Nowadays, promising schoolboy cricketers are invited to choose a full-time contract with a county instead of getting a degree
I had played a few matches for Middlesex (first and second teams) over the previous five years, but only after the summer term, and I only put myself forward when it suited me. I had also played half a season for Cambridgeshire, plus two part-seasons for Percy Main in the Northumberland League.
Looking back, I see I was quite casual about cricket at this time. It had felt like an agreeable hobby. On one occasion, for example, I went on holiday in Provence and Italy for two weeks or more: returning on a Monday, I found a letter inviting me to play for Middlesex against Lancashire at Lord’s two days later. I was to open the batting. I asked Mike Smith, my fellow opener, what Peter Lever and Ken Shuttleworth did with the ball: “Not much swing,” he said. The first ball from Lever swung away, and beat my outside edge. The second took the outside edge. Mike said, apologetically, that you never know what these cunning fast bowlers will come up with next!
Nowadays, promising schoolboy cricketers are invited to choose a full-time contract with a county at the age of 19 instead of getting a degree. A commitment to cricket rather than a flirtation! Alastair Cook, for one, decided against studying at Durham, signing for Essex. By the age of 21 he was playing for England. A cricketing generation earlier, Mike Atherton made the more traditional choice, studying at Cambridge.
Like other sports, cricket has become radically more professional over the past 60 years. When I started, a number of talented sportsmen could divide play between both cricket and football. Most famous were the Compton brothers, who played for Arsenal until late April, and Middlesex for the next five months. This would not be possible now. In my youth, it was considered unnecessary—even pretentious—to own a tracksuit or do physical training.
Now, early and ongoing specialisation has become de rigueur. Counties have academies for the young; they have more than one coach; professional players are on year-long rather than summer-only contracts. Every county has digital aids to technique; every player has dietary and training disciplines. Players are more observed. There is a sense that team spirit requires constant bonding.
When I started, a number of talented sportsmen could divide play between both cricket and football.
In his famous book Beyond a Boundary, CLR James asks, alluding to a question posed by Rudyard Kipling: “What do they know of cricket who only cricket know?” There is much in this sentiment, but getting the balance right is not easy. On one side we risk narrow single-mindedness, on the other, dilettantism.
In my case, I was slow to develop a reliable batting technique. I never committed to a single coach or mentor, nor did I work sufficiently hard to remove flaws.

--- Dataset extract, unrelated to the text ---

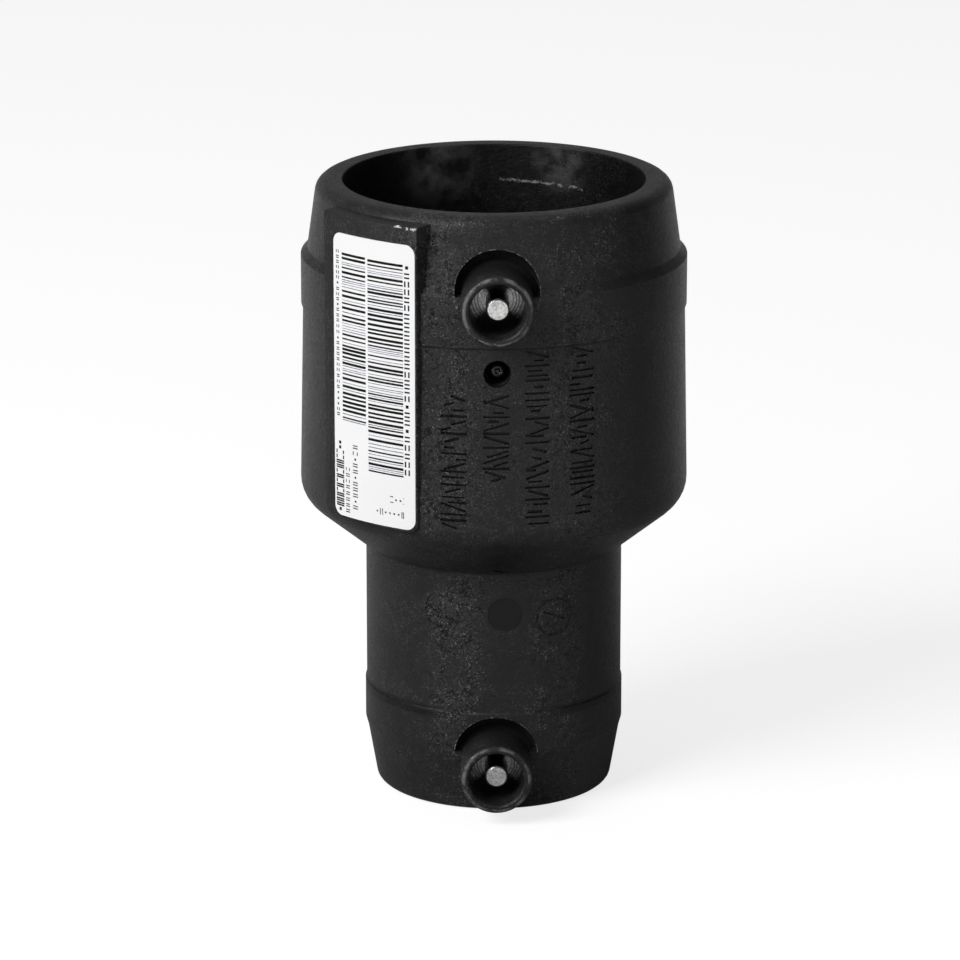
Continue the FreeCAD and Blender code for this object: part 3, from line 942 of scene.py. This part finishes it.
def tinned_metal(name, t):
    """Tinned metal, bright on the pin's face and at the flange's sides, and darkened above and below as a
    painted reflection.
    """
    g = finish(name)
    grain = g.noise(0.35, 2.0)
    x, y, z = g.axes()
    up = z - t["z"] * MM
    off_axis = x * x + up * up
    side = (x * x) / (off_axis + 0.0000000001)
    tip = t["front"] - PIN_RECESS
    behind = g.range(y, -(tip - 0.2) * MM, -(tip - 0.45) * MM)
    # painted reflection: the flange darkened above and below, where it mirrors the dark shroud wall
    dark_reflection = behind * g.range(side + g.noise(0.9, 2.0) * 0.25, 0.85, 0.6)
    mottle = g.range(g.noise(0.5, 3.0, 0.7), 0.35, 0.65)
    bright = g.blend(mottle, (0.42, 0.42, 0.42, 1), (0.86, 0.86, 0.85, 1))
    turning = g.node("ShaderNodeMath", {"operation": "SINE"}, [off_axis.root() * (2 * math.pi / (0.5 * MM))])
    bright = g.blend(behind * g.range(turning, -0.3, 0.7, 0.35, 0.9), bright, (0.16, 0.16, 0.16, 1))
    g.feed(Base_Color=g.blend(dark_reflection, bright, (0.03, 0.03, 0.03, 1)))
    g.feed(Metallic=1.0, Roughness=g.range(grain, 0.3, 0.7, 0.22, 0.38))
    g.feed(Normal=g.bump(g.noise(0.12, 2.0), 0.01, 0.4))
    return g.owner


def winding_wire():
    """Copper-nickel resistance wire."""
    g = finish("winding_wire")
    grain = g.noise(0.6, 2.0)
    g.feed(Base_Color=g.blend(grain, (0.50, 0.38, 0.28, 1), (0.66, 0.54, 0.43, 1)))
    g.feed(Metallic=1.0, Roughness=g.range(grain, 0.3, 0.7, 0.3, 0.45))
    return g.owner


def label_film():
    """White satin film."""
    g = finish("label_film")
    tone = g.noise(9.0, 2.0)
    g.feed(Base_Color=g.blend(tone, (0.87, 0.87, 0.87, 1), (0.91, 0.91, 0.915, 1)))
    g.feed(Roughness=g.range(tone, 0.3, 0.7, 0.42, 0.5))
    return g.owner


def printing_ink(name, thin, thick):
    """Printing ink that covers a little unevenly."""
    g = finish(name)
    g.feed(Base_Color=g.blend(g.range(g.noise(0.6, 2.0), 0.35, 0.65), thick, thin), Specular_IOR_Level=0.1)
    g.feed(Roughness=g.range(g.noise(0.3, 2.0), 0.3, 0.7, 0.6, 0.8))
    return g.owner


def dress(piece, material, slot=None):
    """Gives a piece its material, and a piece with a slot its body too."""
    piece.data.materials.clear()
    piece.data.materials.append(material)
    if slot:
        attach(piece, BODY)


def camera():
    view = bpy.data.cameras.new("camera")
    view.lens = CAMERA_LENS
    view.sensor_width = 36.0
    holder = bpy.data.objects.new("camera", view)
    bpy.context.scene.collection.objects.link(holder)
    holder.location = CAMERA_PLACE
    holder.rotation_euler = (CAMERA_TILT, 0, CAMERA_TURN)
    bpy.context.scene.camera = holder


def lamp(name, place, aim, size, watts):
    light = bpy.data.lights.new(name, "AREA")
    light.shape = "RECTANGLE"
    light.size, light.size_y = size
    light.energy = watts
    holder = bpy.data.objects.new(name, light)
    bpy.context.scene.collection.objects.link(holder)
    holder.location = place
    holder.rotation_euler = (Vector(aim) - Vector(place)).to_track_quat("-Z", "Y").to_euler()


def world_light():
    """A white world to the camera, and a soft one to the object, darker overhead."""
    world = bpy.data.worlds.new("studio")
    bpy.context.scene.world = world
    g = Graph(world, "Background", "Generated")
    seen = g.node("ShaderNodeLightPath", {}, {}, "Is Camera Ray")
    overhead = g.range(g.axes()[2], 0.1, 0.55, 1.0, 0.4)
    g.feed(Strength=seen + (1 - seen) * g.round_about(STUDIO_LEVELS) * overhead * 0.44, Color=grey(1))


def floor_finish():
    """A pale floor that keeps the shadow, and that isn't seen from below."""
    g = finish("floor")
    seen = g.node("ShaderNodeLightPath", {}, {}, "Is Camera Ray")
    mirrored = g.node("ShaderNodeLightPath", {}, {}, "Is Glossy Ray")
    reach = g.node("ShaderNodeVectorMath", {"operation": "LENGTH"}, [g.places], 1)
    spread = g.range(reach, 0.03, 0.28, 0.1, 1.0)
    glow = seen * 0.78 + mirrored * spread * g.round_about(STUDIO_LEVELS) * 0.65
    above = 1 - g.node("ShaderNodeNewGeometry", {}, {}, "Backfacing")
    g.feed(Base_Color=grey(0.3), Roughness=0.9, Specular_IOR_Level=0.0)
    g.feed(Emission_Color=glow, Emission_Strength=1.0, Alpha=above)
    return g.owner


def studio():
    """Soft lamps, a world and a floor that are paler in front and behind and darker at the sides."""
    lamp("key", (-0.7, -0.6, 0.75), (0, 0, 0.05), (0.6, 0.6), 13.6)
    lamp("top", (0.0, 0.3, 1.0), (0, 0, 0.05), (0.8, 0.8), 1.2)
    world_light()
    deselect()
    bpy.ops.mesh.primitive_plane_add(size=6, location=(0, 0, 0))
    floor = bpy.context.active_object
    floor.name = "floor"
    floor.data.materials.append(floor_finish())


camera()
studio()

shell = moulding()
dress(shell, black_polyethylene(), "black_polyethylene")
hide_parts("body")

for pin_name, pin_place in (("upper", UPPER), ("lower", LOWER)):
    pin = contact_pin(pin_name + "_pin", pin_place)
    dress(pin, tinned_metal("tinned_" + pin_name, pin_place), "tinned_brass")
    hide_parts(pin_name + "_contact_pin")

coil = winding()
dress(coil, winding_wire(), "resistance_wire")
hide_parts("heating_wire")

marker = indicator()
dress(marker, indicator_plastic(), "black_polyethylene")
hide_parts("fusion_indicator")

film = label_sheet()
dress(film, label_film(), "label_film")
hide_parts("label")

dark_marks, pale_marks = print_marks()
black_ink = printing_ink("black_ink", grey(0.012), grey(0.003))
thin_ink = printing_ink("thin_ink", (0.35, 0.36, 0.42, 1), (0.10, 0.105, 0.16, 1))
for print_name, marks, ink in (("dark_print", dark_marks, black_ink), ("pale_print", pale_marks, thin_ink)):
    inked = printed(print_name, marks)
    dress(inked, ink)
    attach(inked, BODY)

bpy.context.scene.view_settings.view_transform = "Standard"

For instance, it took me years to get out of an early habit of playing “inside out” (that is, the bat going from leg-side towards the off-side). And I was rarely able to relax into a less tense, less stiff-upper-lip kind of courage against the best fast bowlers. Nor did I ever quite work out how to score against them, even if I could stay in; I never fully grasped the importance of transferring weight onto the front foot, so that quicker bowlers would have to worry about being driven.
On the other hand, CLR James had a point. How much did I learn about teams from outside cricket? How much more comfortable did I become as a result of my life experience in other contexts? Did I come back to cricket fresher after my time away? Was I able, as a captain at least, to be more open to experimentation? (I remember being told by the Middlesex chair of selectors that one player complained that I put fielders in funny positions; but then admitted that, amazingly, the ball kept going to them!)
I don’t regret my years out of cricket. I do regret not doing more about my technique. But I’m not sure I’d have managed it much better, had I been a contracted cricketer for those formative years.